In many organisations, the value of experience is underestimated because it is difficult to measure. A delayed failure is visible. A failed programme has a cost. A missed risk eventually appears in a report. But the value of an experienced leader spotting a weak signal early, asking the uncomfortable question, reframing the problem, or preventing a predictable mistake is much harder to quantify. The avoided failure does not always announce itself. The better decision may simply look like a smoother outcome.

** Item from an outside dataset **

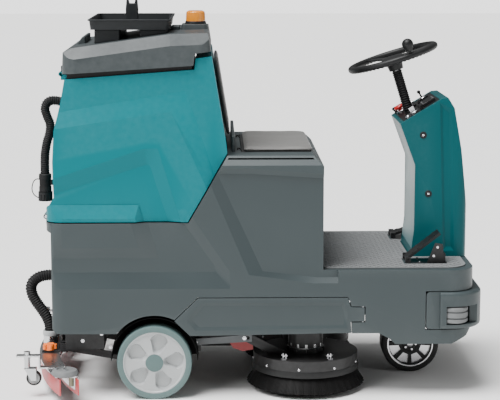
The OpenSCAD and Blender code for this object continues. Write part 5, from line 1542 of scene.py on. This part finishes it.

This is one reason leadership teams should be careful not to confuse novelty with insight. New tools, new methods and new operating models all have their place. Organisations need fresh thinking. But fresh thinking without accumulated judgement can become expensive experimentation. Equally, experience without openness can become resistance. The strongest leadership environments combine both: people who bring new perspectives and people who can recognise the deeper patterns beneath the noise.

At senior levels, leadership is less about having all the answers and more about interpreting complexity responsibly. Data matters. Process matters. Technology matters. But organisations are human systems as much as operational ones. They contain memory, politics, incentives, habits, fears and informal networks. Experienced leaders learn to read these systems. They notice when the formal narrative and the lived reality are drifting apart.

That is often what people call instinct. But it is not instinct in the casual sense. It is memory organised by reflection. It is the accumulation of projects that succeeded and failed, teams that aligned and fractured, strategies that translated into execution and others that remained slogans. It is the ability to recognise that while every organisation is different, many organisational patterns repeat.

The real value of experience is not that it makes leaders certain. It is that it helps them become attentive to the right things sooner.